O controle informacional em um conflito se torna uma tática central para os modelos de guerra contemporâneos, principalmente por sua capacidade de estímulo da opinião pública, dos combatentes e aliados, mas também para agir sobre a moral inimiga e produzir descrédito, o que coloca em xeque a capacidade dos países em produzir mobilização interna para o conflito. No caso estadunidense, e de países da OTAN, essa estratégia não se dá através de uma centralização, censura e manipulação direta das informações pelos aparelhos de Estado – como no caso do controle informacional russo nos últimos conflitos –, mas a partir de uma intrincada rede de relacionamentos e articulações entre empresas de jornalismo, e que agora contam com uma nova linha acessória, as redes sociais.

De acordo com pesquisas recentes, mais da metade dos americanos se informam regularmente através de mídias sociais, que incluem Facebook, Instagram, Snapchat e Tik Tok. Assim, principalmente a partir dos anos 2000, essas articulações, bem como a difusão de informações e conteúdos, ocorrem não apenas a partir da mídia televisiva, mas também pelas redes sociais e aplicativos de mensagens – um ambiente em grande medida desregulado, em que informações manipuladas, desinformações, deepfakes, análises enviesadas de especialistas são veiculadas e ganham proeminência a partir de compartilhamentos, que podem ou não ser estimulados por contas falsas (robôs). Esse fenômeno acaba governando a percepção geral dos usuários dessas redes sobre diversos temas – conformando verdadeiros ecossistemas de desinformação que se articulam com as redes televisivas e de entretenimento. Aqui, a divisão entre notícia e entretenimento se torna cada vez mais turva, dado o amplo compartilhamento de imagens, músicas, sessões ao vivo de discussões sobre a guerra em múltiplas redes sociais.

Desde Gilles Lipovetsky à Byung-Chul Han, diversos autores esclarecem que, diferente de uma estética de desaparecimento e de omissão de informações que caracterizou a era televisiva (inclusive nas coberturas de guerras), as redes sociais e o hiper-compartilhamento de dados produzem um fenômeno de desinformação a partir do excesso de informações não verificadas, produzidas por uma miríade de sujeitos.
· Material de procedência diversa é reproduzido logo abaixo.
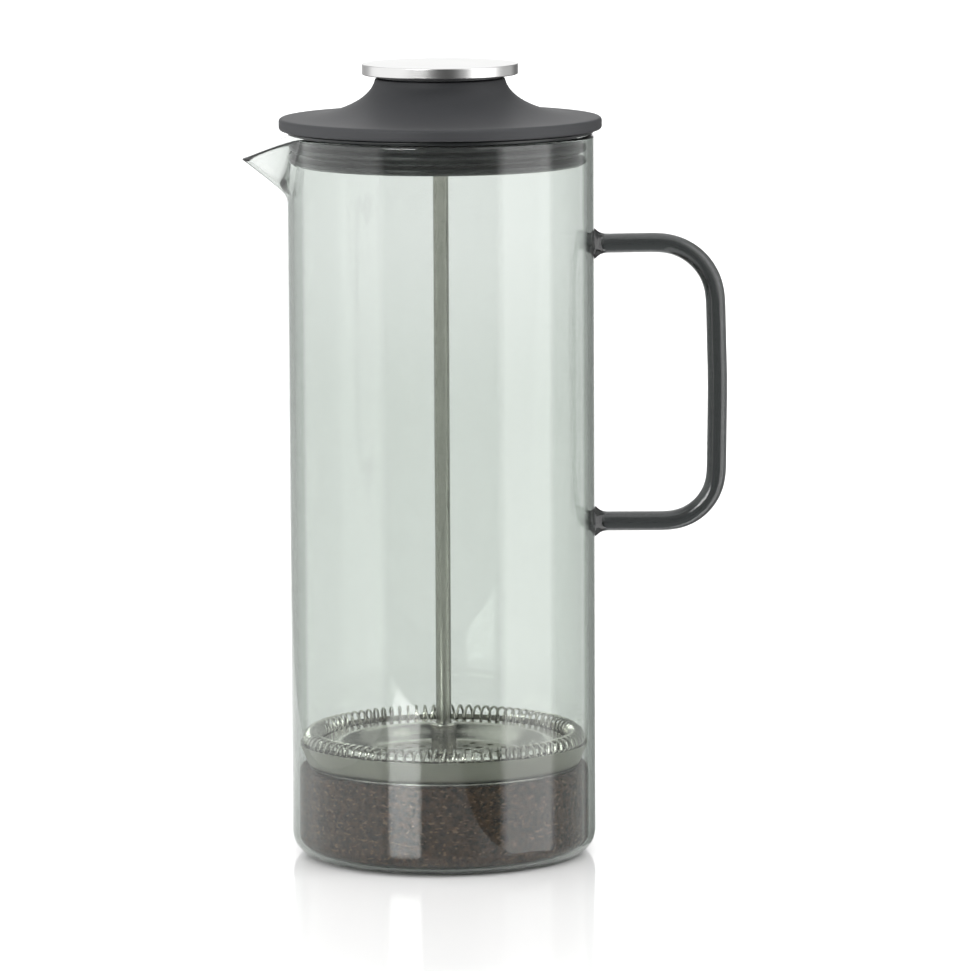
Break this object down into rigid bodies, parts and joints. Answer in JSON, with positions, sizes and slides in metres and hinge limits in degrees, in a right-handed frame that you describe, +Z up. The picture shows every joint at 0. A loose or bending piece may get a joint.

Como aponta Lee Mcintyre, o caráter dinâmico da internet e das redes sociais leva a uma confusão entre notícia e opinião, elevando uma posição pouco fundamentada ao status de “verdade”. A problemática relativa a isso é a de que não são geradas apenas opiniões, mas aquilo que Claire Wardle e Hossein Derakhshan tipologizam como desordem informacional: informações incorretas (com falsas conexões e conteúdo ilusório), más-informações (vazamentos, assédios, discursos de ódio), e fundamentalmente desinformação (conteúdo deliberadamente produzido, falso, manipulado e fabricado). Assim, notícias falsas, imagens e informações manipuladas, vídeos, discursos parcializados são compartilhados na rede em uma dinâmica de enxame, ora complementando as abordagens midiáticas “ocidentais”, ora as contradizendo. Assim, há na guerra um complexo ecossistema de desinformações que envolvem a mídia tradicional e as redes na composição de verdadeiros simulacros da realidade, a partir do controle e mobilização de informações, análises de especialistas, produção de notícias falsas, deepfakes, memes, entre outros. 

 

*Alcides Eduardo dos Reis Peron é doutor (2016) em Política Científica e Tecnológica pela Universidade Estadual de Campinas (UNICAMP), autor do livro “American way of war: ‘guerra cirúrgica’ e o emprego de drones armados em conflitos internacionais” e professor do Departamento de Relações Internacionais da Universidade Federal de Sergipe.

Imagem em destaque: vila de Novoselivka, Ucrânia. Por: UNDP Ukraine.